Frequently asked questions
- What does IRAC stand for?
- IRAC stands for Issue, Rule, Application, and Conclusion. It is a four-part framework for structuring a legal analysis: you identify the legal issue, state the governing rule, apply the rule to the facts, and conclude. Most exam answers run a separate IRAC for each distinct issue.
- Which part of IRAC is most important?
- The Application is the most important part of IRAC for earning exam points, because it shows you can apply law to facts rather than just recite rules. A strong Application connects each element of the rule to specific facts and argues both sides when the facts are contested.

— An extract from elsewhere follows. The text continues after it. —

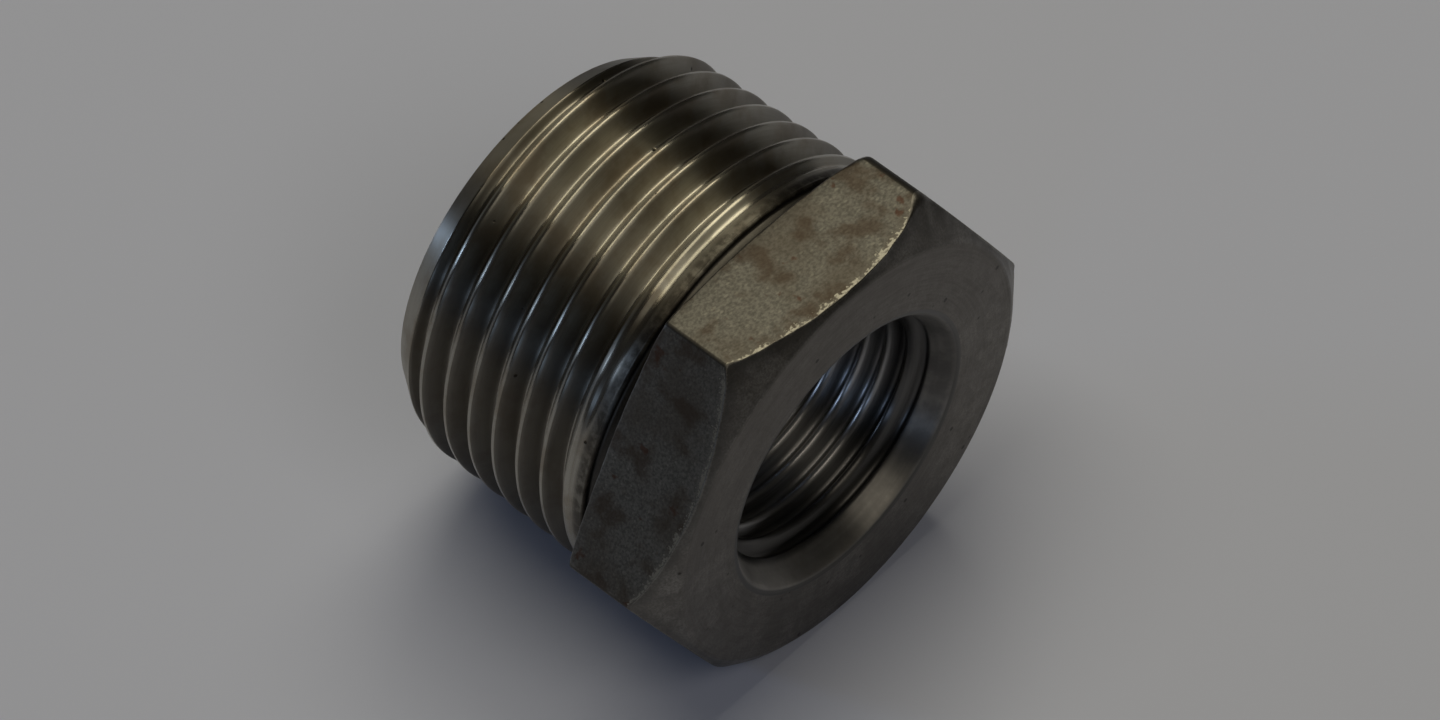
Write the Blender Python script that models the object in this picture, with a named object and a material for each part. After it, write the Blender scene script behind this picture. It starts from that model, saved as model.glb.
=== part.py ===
"""Hexagon reducing bushing: a male 1 in taper pipe thread outside, a female 1/2 in taper pipe
thread inside, and a wrench hexagon at one end. The real thing is one turned piece of metal.

It lies as it would on a bench, on one wrench flat: +X runs along the bore towards the hexagon
face, +Z is up, and the origin is under the middle of its length on the surface that it lies on.
Lengths are in metres. Angles about the bore are measured from +Y towards +Z.
"""

import math

import bmesh
import bpy

MM = 0.001

# Hexagon
ACROSS_FLATS = 34.5 * MM
HEX_LENGTH = 7.7 * MM  # at the corners
FACE_RADIUS = 16.8 * MM  # where the flat front face meets its turned cone
CONE_SLOPE = 0.655  # axial drop of that cone for each unit of radius
SHOULDER_SLOPE = 0.17  # the same for the shallow cone at the back of the hexagon

# Male thread, 55 degree form, 11 turns to the inch, taper 1:16 on diameter
MALE_LENGTH = 20.9 * MM  # from the shoulder, at the hexagon's corners, to the end face
MALE_PITCH = 25.4 / 11 * MM
MALE_CREST_RADIUS = 16.6 * MM  # at MALE_CREST_FROM behind the shoulder
MALE_CREST_FROM = 6.0 * MM
MALE_FIRST_ROOT = -0.91 * MM  # the root nearest the shoulder, on the +Y side
MALE_END_RADIUS = 14.2 * MM  # outer edge of the end face, below the last root
MALE_END_CHAMFER = 2.8 * MM  # axial length of the cone between the crests and that edge
MALE_FADE_START = 5.3 * MM  # from the shoulder: the cutter starts to leave the metal
MALE_FADE_END = 1.9 * MM  # and is clear of it
MALE_CREST_END = 1.6 * MM  # from the shoulder: where the narrow neck begins
NECK_RADIUS = 16.25 * MM

# Female thread, 55 degree form, 14 turns to the inch, taper 1:16 on diameter
FEMALE_PITCH = 25.4 / 14 * MM
FEMALE_MINOR_RADIUS = 9.32 * MM  # at the hexagon face
FEMALE_FIRST_CREST = -1.14 * MM  # the crest nearest that face, on the +Y side
FEMALE_LENGTH = 18.5 * MM  # how deep the tap reaches from the hexagon face
FEMALE_FADE = 2.5 * MM
BORE_RADIUS = 9.0 * MM
COUNTERSINK_RADIUS = 11.15 * MM  # at the hexagon face
COUNTERSINK_SLOPE = 0.58  # radius lost for each unit of depth
BORE_END_CHAMFER = 0.5 * MM

# Thread form shared by both threads
THREAD_TAPER = 1 / 32  # on radius
THREAD_DEPTH_PER_PITCH = 0.640327
FLAT_SHARE = 1 / 12  # half the width of a crest or root flat, as a share of the pitch

COLUMNS = 42  # a multiple of six, so that the hexagon's corners lie on columns
MERGE = 1e-7
SHARP_ANGLE = math.radians(25)

LENGTH = HEX_LENGTH + MALE_LENGTH
FACE_X = LENGTH / 2
SHOULDER_X = FACE_X - HEX_LENGTH
END_X = -LENGTH / 2
CREST_END_X = SHOULDER_X - MALE_CREST_END
CORNER_RADIUS = ACROSS_FLATS / 2 / math.cos(math.pi / 6)
AXIS_HEIGHT = ACROSS_FLATS / 2

# Turns of the thread form where its flats begin and end, as shares of a pitch from a root
FORM_POINTS = (FLAT_SHARE, 0.5 - FLAT_SHARE, 0.5 + FLAT_SHARE, 1 - FLAT_SHARE)


def smooth_step(value, low, high):
    """0 at low, 1 at high, with an even start and end."""
    share = min(1.0, max(0.0, (value - low) / (high - low)))
    return share * share * (3 - 2 * share)


def rise_from_root(turns):
    """0 on the root flat and 1 on the crest flat of the thread form."""
    from_root = abs(turns - round(turns))
    return min(1.0, max(0.0, (from_root - FLAT_SHARE) / (0.5 - 2 * FLAT_SHARE)))


def male_radius(x, angle):
    """Outer surface of the male thread, with its end cone and its run-out at the hexagon."""
    behind = x - SHOULDER_X
    crest = MALE_CREST_RADIUS + (behind + MALE_CREST_FROM) * THREAD_TAPER
    turns = (behind - MALE_FIRST_ROOT) / MALE_PITCH - angle / math.tau
    depth = THREAD_DEPTH_PER_PITCH * MALE_PITCH * (1 - rise_from_root(turns))
    depth *= smooth_step(-behind, MALE_FADE_END, MALE_FADE_START)
    end_crest = MALE_CREST_RADIUS + (MALE_CREST_FROM - MALE_LENGTH) * THREAD_TAPER
    cone_slope = (end_crest - MALE_END_RADIUS) / MALE_END_CHAMFER
    cone = MALE_END_RADIUS + (x - END_X) * cone_slope
    return min(crest - depth, cone)


def female_radius(x, angle):
    """Inner surface of the female thread, with its countersink and its run-out in the bore."""
    inside = FACE_X - x
    minor = max(BORE_RADIUS, FEMALE_MINOR_RADIUS - inside * THREAD_TAPER)
    major = FEMALE_MINOR_RADIUS + THREAD_DEPTH_PER_PITCH * FEMALE_PITCH - inside * THREAD_TAPER
    turns = (-inside - FEMALE_FIRST_CREST) / FEMALE_PITCH - angle / math.tau
    rise = rise_from_root(turns) * smooth_step(FEMALE_LENGTH - inside, 0, FEMALE_FADE)
    countersink = COUNTERSINK_RADIUS - inside * COUNTERSINK_SLOPE
    return max(minor + (major - minor) * rise, countersink)


def helix_rows(angle, low, high, first, pitch, radius):
    """Points (x, radius) of one thread from low to high at this angle. Rows past either end are
    held at it, so each angle has the same number of rows and neighbouring rows follow the helix."""
    start = math.floor((low - first) / pitch) - 1
    stop = math.ceil((high - first) / pitch) + 1
    rows = []
    for turn in range(start, stop):
        for share in FORM_POINTS:
            x = first + pitch * (turn + share + angle / math.tau)
            x = min(high, max(low, x))
            rows.append((x, radius(x, angle)))
    return rows


def hexagon_radius(angle):
    """Distance from the axis to the hexagon's outline. Its corners are at 0, 60, 120 degrees."""
    from_flat_middle = math.fmod(angle, math.pi / 3) - math.pi / 6
    return ACROSS_FLATS / 2 / math.cos(from_flat_middle)


def shoulder_x(radius):
    """Where the hexagon's back cone lies at this radius. Its corners are at SHOULDER_X."""
    return SHOULDER_X - (CORNER_RADIUS - radius) * SHOULDER_SLOPE


def section(angle):
    """The closed outline (x, radius) that the bushing has at this angle about its axis."""
    corner = hexagon_radius(angle)
    first_root = SHOULDER_X + MALE_FIRST_ROOT
    outline = helix_rows(angle, END_X, CREST_END_X, first_root, MALE_PITCH, male_radius)
    outline += [
        (CREST_END_X, NECK_RADIUS),
        (shoulder_x(NECK_RADIUS), NECK_RADIUS),
        (shoulder_x(corner), corner),
        (FACE_X - (corner - FACE_RADIUS) * CONE_SLOPE, corner),
        (FACE_X, FACE_RADIUS),
    ]
    tap_end = FACE_X - FEMALE_LENGTH
    first_crest = FACE_X + FEMALE_FIRST_CREST
    inner = helix_rows(angle, tap_end, FACE_X, first_crest, FEMALE_PITCH, female_radius)
    outline += reversed(inner)
    outline += [
        (END_X + BORE_END_CHAMFER, BORE_RADIUS),
        (END_X, BORE_RADIUS + BORE_END_CHAMFER),
    ]
    return outline


def skin(name):
    """One closed mesh through the sections at every angle, with the last column on the first."""
    mesh = bmesh.new()
    columns = []
    for index in range(COLUMNS + 1):
        angle = math.tau * index / COLUMNS
        columns.append(
            [
                mesh.verts.new(
                    (x, radius * math.cos(angle), AXIS_HEIGHT + radius * math.sin(angle))
                )
                for x, radius in section(angle)
            ]
        )
    rows = len(columns[0])
    for left, right in zip(columns, columns[1:]):
        for row in range(rows):
            above = (row + 1) % rows
            mesh.faces.new((left[row], right[row], right[above], left[above]))
    bmesh.ops.remove_doubles(mesh, verts=mesh.verts, dist=MERGE)
    bmesh.ops.recalc_face_normals(mesh, faces=mesh.faces)
    data = bpy.data.meshes.new(name)
    mesh.to_mesh(data)
    mesh.free()
    data.shade_smooth()
    data.set_sharp_from_angle(angle=SHARP_ANGLE)
    return data


def stainless_steel():
    """Warm grey stainless steel, half way between its turned and its blasted surfaces."""
    material = bpy.data.materials.new("stainless_steel")
    material.use_nodes = True
    shader = material.node_tree.nodes["Principled BSDF"]
    shader.inputs["Base Color"].default_value = (0.46, 0.44, 0.41, 1.0)
    shader.inputs["Metallic"].default_value = 1.0
    shader.inputs["Roughness"].default_value = 0.32
    return material


def clear_scene():
    for item in list(bpy.data.objects):
        bpy.data.objects.remove(item, do_unlink=True)


def build():
    clear_scene()
    body = bpy.data.objects.new("bushing_body", skin("bushing_body"))
    body.data.materials.append(stainless_steel())
    bpy.context.scene.collection.objects.link(body)


build()
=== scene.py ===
"""Looks of the hex reducing bushing: one turned piece of stainless steel, lying on a wrench flat.

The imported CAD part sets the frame, the size and the place. This script builds the same shape
again as one fine skin, with rounded crests, a worn hexagon and a soft countersink, and paints its
turned, faced, blasted and bored surfaces. Lengths are in metres, and in millimetres where the
materials say where a surface changes. Angles about the bore are measured from +Y towards +Z, as in
the part's source.
"""

import math

import bmesh
import bpy
import numpy as np
from mathutils import Matrix, Vector


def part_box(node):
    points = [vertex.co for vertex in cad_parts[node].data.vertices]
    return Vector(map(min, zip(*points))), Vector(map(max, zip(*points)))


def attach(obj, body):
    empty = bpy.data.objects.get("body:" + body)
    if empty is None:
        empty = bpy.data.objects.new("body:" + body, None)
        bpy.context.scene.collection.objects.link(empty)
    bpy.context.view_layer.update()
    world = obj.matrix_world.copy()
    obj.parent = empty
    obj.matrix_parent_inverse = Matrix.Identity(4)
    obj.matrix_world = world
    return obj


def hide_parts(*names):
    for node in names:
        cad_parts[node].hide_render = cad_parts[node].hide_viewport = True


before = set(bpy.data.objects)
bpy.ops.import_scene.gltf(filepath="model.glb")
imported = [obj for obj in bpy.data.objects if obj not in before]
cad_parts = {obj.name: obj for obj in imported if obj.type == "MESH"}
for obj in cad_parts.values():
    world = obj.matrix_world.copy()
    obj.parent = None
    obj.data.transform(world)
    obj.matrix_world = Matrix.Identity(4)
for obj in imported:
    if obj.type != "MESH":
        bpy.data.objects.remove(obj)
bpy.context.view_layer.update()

MM = 0.001
TAU = math.tau

# The part's own dimensions, read from its box or repeated from its design
LOW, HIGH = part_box("bushing_body")
FACE_X = HIGH.x
END_X = LOW.x
ACROSS_FLATS = HIGH.z - LOW.z
AXIS_HEIGHT = (HIGH.z + LOW.z) / 2
FLAT_RADIUS = ACROSS_FLATS / 2
CORNER_RADIUS = FLAT_RADIUS / math.cos(TAU / 12)
HEX_LENGTH = 7.7 * MM
SHOULDER_X = FACE_X - HEX_LENGTH
MALE_LENGTH = SHOULDER_X - END_X
FACE_RADIUS = 16.8 * MM
CONE_SLOPE = 0.655
SHOULDER_SLOPE = 0.17

MALE_PITCH = 25.4 / 11 * MM
MALE_CREST_RADIUS = 16.6 * MM
MALE_CREST_FROM = 6.0 * MM
MALE_FIRST_ROOT = -0.91 * MM
MALE_END_RADIUS = 14.2 * MM
MALE_END_CHAMFER = 2.8 * MM
MALE_FADE_START = 5.3 * MM
MALE_FADE_END = 1.9 * MM
MALE_CREST_END = 1.6 * MM
NECK_RADIUS = 16.25 * MM
CREST_END_X = SHOULDER_X - MALE_CREST_END

FEMALE_PITCH = 25.4 / 14 * MM
FEMALE_MINOR_RADIUS = 9.32 * MM
FEMALE_FIRST_CREST = -1.14 * MM
FEMALE_LENGTH = 18.5 * MM
FEMALE_FADE = 2.5 * MM
BORE_RADIUS = 9.0 * MM
COUNTERSINK_RADIUS = 11.15 * MM
COUNTERSINK_SLOPE = 0.58
BORE_END_CHAMFER = 0.5 * MM
MOUTH_X = FACE_X - 1.1 * MM  # where the countersink's rounded mouth has become its cone

THREAD_TAPER = 1 / 32
THREAD_DEPTH_PER_PITCH = 0.640327
FLAT_SHARE = 1 / 12

# The same places along the bushing in millimetres, for the materials
FACE_MM = FACE_X / MM
SHOULDER_MM = SHOULDER_X / MM
END_MM = END_X / MM

# Fineness of the skin
MALE_ROWS_PER_PITCH = 18
FEMALE_ROWS_PER_PITCH = 12
SECTOR_COLUMNS = 50  # columns for each sixth of a turn
CORNER_CROWDING = 0.8  # how strongly columns gather at the hexagon's corners
FLAT_ROWS = (0.15, 0.3, 0.45)  # extra rows on the flats, as shares of the way to the front rim
CONE_ROW = 0.2  # an extra row on the front cone, as a share of the way from the face to a corner
CONE_ROW_MARGIN = 0.1 * MM  # and at least this far inside the hexagon's outline
FACE_ROW = 0.35  # one on the face, as a share of the way from its rim to the countersink
MOUTH_ROW = 1.2 * MM  # and one this far outside the countersink
SHOULDER_ROW = 0.35 * MM  # one on the shoulder, this far inside the flats
MERGE = 1e-7

# Rounding of the real edges
THREAD_ROUNDING = 0.12  # of the thread form's bends, as a share of its depth
EDGE_SOFTNESS = 0.10 * MM
CREST_END_ROUNDING = 0.2 * MM
NECK_ROUNDING = 0.5 * MM
REAR_RIM_ROUNDING = 0.16 * MM
FRONT_RIM_ROUNDING = 0.1 * MM
FACE_RIM_ROUNDING = 0.6 * MM
MOUTH_ROUNDING = 0.7 * MM
REAR_RIM_WOBBLE = 0.05 * MM
FRONT_RIM_WOBBLE = 0.08 * MM
FILLET_SHARE = 0.9  # the most of a side that one fillet takes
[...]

Graders typically award most credit here.
- What is the difference between IRAC and CREAC?
- CREAC (Conclusion, Rule, Explanation, Application, Conclusion) front-loads the conclusion and adds a rule-explanation step, while IRAC starts with the issue. Both test the same core skill of applying law to facts. CREAC is common in legal writing and memos; plain IRAC is often faster for timed exams.
- How do I avoid the most common IRAC mistakes?
- Avoid IRAC mistakes by naming the precise issue, keeping the rule statement short, and spending most of your words on application. Tie each rule element to a specific fact, argue counterarguments when the facts are ambiguous, and run a separate IRAC for each issue instead of merging them. Practicing timed essays with feedback helps most.